- Interactive map of May Day Park
- Type: Urban park
- Location: Chintadripet, Chennai, India
- Coordinates: 13°04′24″N 80°16′16″E﻿ / ﻿13.0734444°N 80.2710335°E
- Area: 14.5 acres (5.9 hectares)
- Created: 13 September 1950
- Operator: Corporation of Chennai
- Status: Open all year

= May Day Park, Chennai =

Urban park in Chennai, India

The May Day Park, originally known as Napier Park, is a park in the city of Chennai, India. It is located on Deputy Mayor Kabalamoorthy Road in Chintadripet.

==History==
On 28 January 1869, a resolution was passed by the Madras municipality proposing the creation of a park at the site of the stables of Messrs. Burghall and Company in Chintadripettah.

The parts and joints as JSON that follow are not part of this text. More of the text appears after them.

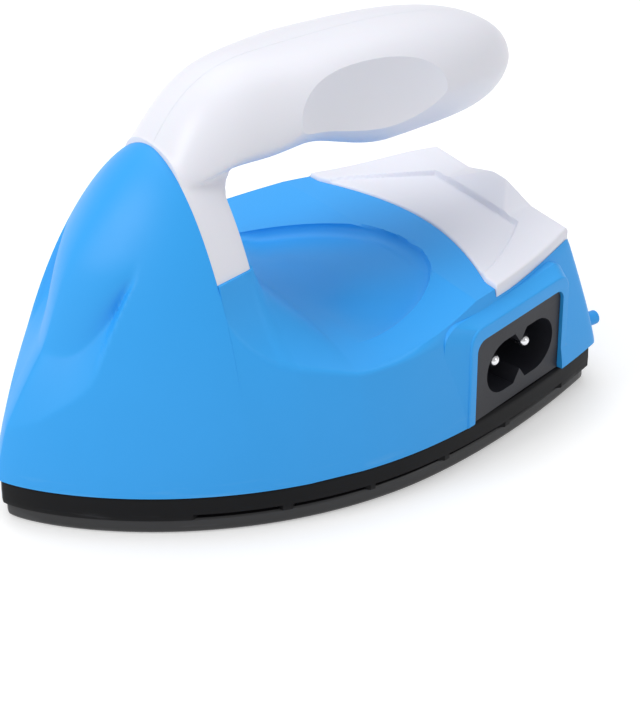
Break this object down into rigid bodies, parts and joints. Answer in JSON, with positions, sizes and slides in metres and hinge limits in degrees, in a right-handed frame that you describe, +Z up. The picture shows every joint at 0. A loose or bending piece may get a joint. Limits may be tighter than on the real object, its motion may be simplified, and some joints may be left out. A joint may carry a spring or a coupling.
{
  "type": "mini heat press",
  "caption": "Palm-sized blue and white heat press with a pointed flat heated sole, a cantilever handle over a finger saddle, a white rear cover and a two-pin inlet in its side.",
  "frame": {"origin": "middle of the sole's length on its centre line, at the underside of the sole plate", "axes": "+X towards the tail with the stand pegs, the pointed nose towards -X, the inlet on the -Y side, +Z up from the sole to the handle"},
  "size_m": [0.1133, 0.0664, 0.0722],
  "materials": {
    "blue_shell": "satin moulded plastic",
    "white_plastic": "semi-gloss moulded plastic",
    "black_skirt": "fine-grained heat-resistant plastic",
    "sole_coat": "black non-stick coating over aluminium",
    "inlet_plastic": "fine-grained moulded plastic",
    "pin_metal": "bright plated pin",
    "tab_brass": "tinned brass",
    "sheet_steel": "plain steel sheet",
    "screw_steel": "zinc-plated steel",
    "foil": "aluminium sheet",
    "film": "amber heat-resistant film",
    "ceramic": "fired ceramic",
    "fuse_case": "plated fuse case",
    "sleeve": "woven glass sleeve",
    "lead_red": "silicone insulation",
    "lead_blue": "silicone insulation"
  },
  "bodies": {
    "root": {"sole_plate": "sole_coat", "base_skirt": "black_skirt", "body_shell": "blue_shell", "handle_near_half": "white_plastic", "handle_far_half": "white_plastic", "rear_cover": "white_plastic", "inlet_housing": "inlet_plastic", "inlet_pin_front": "pin_metal", "inlet_pin_rear": "pin_metal", "inlet_tabs": "tab_brass", "lower_insulator": "film", "lower_electrode": "foil", "heater_tiles": "ceramic", "upper_electrode": "foil", "upper_insulator": "film", "heater_clamp": "sheet_steel", "clamp_screws": "screw_steel", "thermostat": "sheet_steel", "thermostat_strap": "sheet_steel", "strap_screws": "screw_steel", "thermal_fuse": "fuse_case", "fuse_sleeve": "sleeve", "live_lead": "lead_red", "fuse_lead": "lead_red", "neutral_lead": "lead_blue", "link_lead": "lead_blue", "heat_shield": "sheet_steel", "shield_screws": "screw_steel", "plate_screws": "screw_steel", "shell_screws": "screw_steel", "handle_screws": "screw_steel", "handle_pins": "screw_steel"}
  },
  "joints": []
}
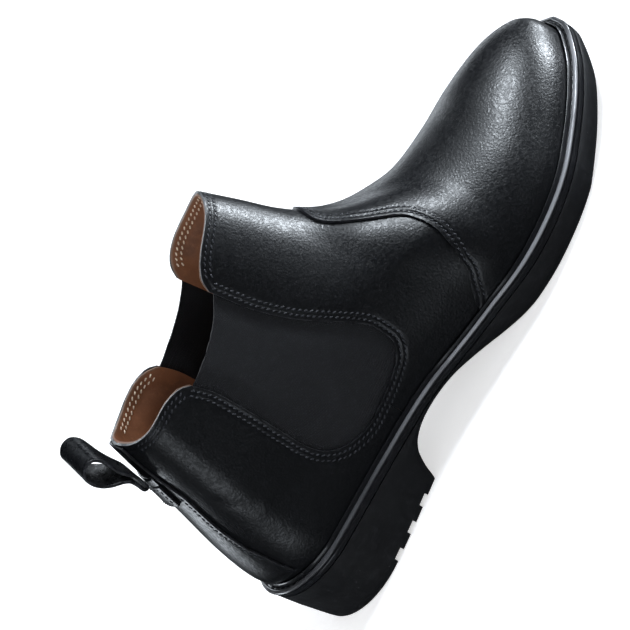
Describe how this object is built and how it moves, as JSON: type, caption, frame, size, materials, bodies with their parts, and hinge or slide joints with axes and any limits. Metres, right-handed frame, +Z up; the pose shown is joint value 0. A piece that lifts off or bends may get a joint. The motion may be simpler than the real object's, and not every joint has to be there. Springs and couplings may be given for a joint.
{
  "type": "chelsea boot",
  "caption": "Right ankle boot with elastic side gores, plain toe, leather lining, storm welt, rubber heel-and-sole unit and a sewn pull loop at the back.",
  "frame": {"origin": "middle of the footprint, on the ground plane", "axes": "+X to the toe, +Y to the inner side of the foot, +Z up; the boot stands on its sole"},
  "size_m": [0.303, 0.1176, 0.1538],
  "materials": {
    "leather": "polished",
    "lining": "matt",
    "elastic": "ribbed",
    "thread": "waxed",
    "rubber": "satin",
    "board": "pressed fibre board",
    "cork": "cork",
    "steel": "brushed",
    "brass": "satin"
  },
  "bodies": {
    "boot": {"vamp": "leather", "front_quarter": "leather", "rear_quarter_outer": "leather", "rear_quarter_inner": "leather", "back_strip": "leather", "loop_tab": "leather", "vamp_lining": "lining", "front_lining": "lining", "rear_lining": "lining", "sock_liner": "lining", "gore_outer": "elastic", "gore_inner": "elastic", "vamp_thread_1": "thread", "vamp_thread_2": "thread", "gore_thread_outer_1": "thread", "gore_thread_outer_2": "thread", "gore_thread_inner_1": "thread", "gore_thread_inner_2": "thread", "top_thread_front": "thread", "top_thread_rear_outer": "thread", "top_thread_rear_inner": "thread", "strip_thread_outer": "thread", "strip_thread_inner": "thread", "welt_thread": "thread", "outsole": "rubber", "welt": "rubber", "toe_puff": "board", "heel_counter": "board", "insole_board": "board", "heel_pad": "board", "heel_core": "board", "bottom_filler": "cork", "shank": "steel", "heel_nail_1": "brass", "heel_nail_2": "brass", "heel_nail_3": "brass", "heel_nail_4": "brass", "heel_nail_5": "brass"},
    "loop": {"pull_loop": "leather"}
  },
  "joints": [
    {"name": "pull_loop_swing", "type": "hinge", "parent": "boot", "child": "loop", "pos_m": [-0.12891, 0.00283, 0.1158], "axis": [0, -1, 0], "range_deg": [0, 100]}
  ]
}
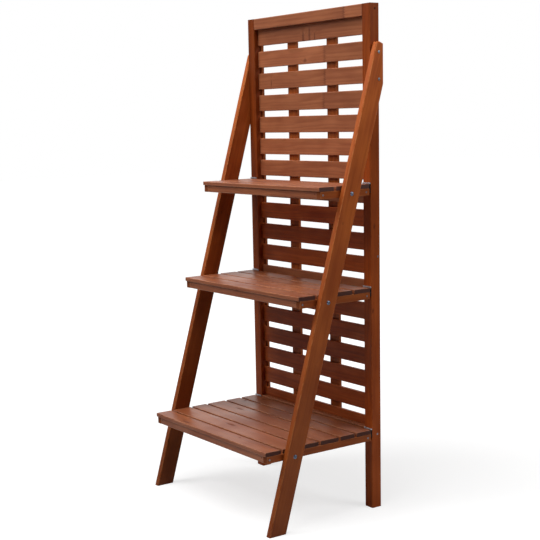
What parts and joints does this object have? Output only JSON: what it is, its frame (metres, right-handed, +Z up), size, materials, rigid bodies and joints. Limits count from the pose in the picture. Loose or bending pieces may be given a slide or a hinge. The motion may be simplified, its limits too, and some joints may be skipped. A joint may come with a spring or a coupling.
{
  "type": "tiered plant stand",
  "caption": "Tall wooden plant stand with a slatted trellis back, leaning side legs and slatted shelves that deepen downwards and fold up against the back on hinges.",
  "frame": {"origin": "on the floor, at the middle of the footprint", "axes": "+X to the right of someone facing the shelves, +Y towards the trellis at the back, +Z up"},
  "size_m": [0.6552, 0.445, 1.524],
  "materials": {
    "stained_wood": "satin red-brown stain",
    "hinge_steel": "bright zinc plate",
    "fixing_steel": "zinc plate"
  },
  "bodies": {
    "stand": {"bottom_hinge_post_leaves": "hinge_steel", "leg_bolts": "fixing_steel", "leg_left": "stained_wood", "leg_right": "stained_wood", "middle_hinge_post_leaves": "hinge_steel", "post_left": "stained_wood", "post_right": "stained_wood", "rail_lower": "stained_wood", "rail_top": "stained_wood", "top_hinge_post_leaves": "hinge_steel", "trellis_batten_left": "stained_wood", "trellis_batten_right": "stained_wood", "trellis_cleat_left": "stained_wood", "trellis_cleat_right": "stained_wood", "trellis_slat_01": "stained_wood", "trellis_slat_02": "stained_wood", "trellis_slat_03": "stained_wood", "trellis_slat_04": "stained_wood", "trellis_slat_05": "stained_wood", "trellis_slat_06": "stained_wood", "trellis_slat_07": "stained_wood", "trellis_slat_08": "stained_wood", "trellis_slat_09": "stained_wood", "trellis_slat_10": "stained_wood", "trellis_slat_11": "stained_wood", "trellis_slat_12": "stained_wood", "trellis_slat_13": "stained_wood", "trellis_slat_14": "stained_wood", "trellis_slat_15": "stained_wood", "trellis_slat_16": "stained_wood", "trellis_slat_17": "stained_wood", "trellis_slat_18": "stained_wood"},
    "top_shelf": {"top_hinge_shelf_leaves": "hinge_steel", "top_shelf_front_rail": "stained_wood", "top_shelf_rear_rail": "stained_wood", "top_shelf_side_rail_left": "stained_wood", "top_shelf_side_rail_right": "stained_wood", "top_shelf_slat_1": "stained_wood", "top_shelf_slat_2": "stained_wood", "top_shelf_slat_3": "stained_wood"},
    "middle_shelf": {"middle_hinge_shelf_leaves": "hinge_steel", "middle_shelf_front_rail": "stained_wood", "middle_shelf_rear_rail": "stained_wood", "middle_shelf_side_rail_left": "stained_wood", "middle_shelf_side_rail_right": "stained_wood", "middle_shelf_slat_1": "stained_wood", "middle_shelf_slat_2": "stained_wood", "middle_shelf_slat_3": "stained_wood", "middle_shelf_slat_4": "stained_wood"},
    "bottom_shelf": {"bottom_hinge_shelf_leaves": "hinge_steel", "bottom_shelf_front_rail": "stained_wood", "bottom_shelf_rear_rail": "stained_wood", "bottom_shelf_side_rail_left": "stained_wood", "bottom_shelf_side_rail_right": "stained_wood", "bottom_shelf_slat_1": "stained_wood", "bottom_shelf_slat_2": "stained_wood", "bottom_shelf_slat_3": "stained_wood", "bottom_shelf_slat_4": "stained_wood", "bottom_shelf_slat_5": "stained_wood", "bottom_shelf_slat_6": "stained_wood"}
  },
  "joints": [
    {"name": "top_shelf_fold", "type": "hinge", "parent": "stand", "child": "top_shelf", "pos_m": [0, 0.18495, 1.00325], "axis": [-1, 0, 0], "range_deg": [0, 90]},
    {"name": "middle_shelf_fold", "type": "hinge", "parent": "stand", "child": "middle_shelf", "pos_m": [0, 0.18495, 0.69225], "axis": [-1, 0, 0], "range_deg": [0, 90]},
    {"name": "bottom_shelf_fold", "type": "hinge", "parent": "stand", "child": "bottom_shelf", "pos_m": [0, 0.18495, 0.25225], "axis": [-1, 0, 0], "range_deg": [0, 90]}
  ]
}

The proposal was forwarded to the Government of Madras Presidency and on 15 April 1869, the proposal was approved and land was allotted for the construction of the park. The park was named after Francis Napier, 10th Lord Napier, the Governor of Madras at the time of its creation.

==The park==
The park covers about 14.5 acre and was opened to the public on 13 September 1950 by the then Minister of Agriculture, A. B. Shetty. The park is used to hold public meetings during the May Day celebrations when rallies are conducted from the park. The park is divided into two portions. There are facilities for cricket, football, volleyball and badminton on the eastern and western sides of the park.

The park has been adopted and maintained by Simpson & Co.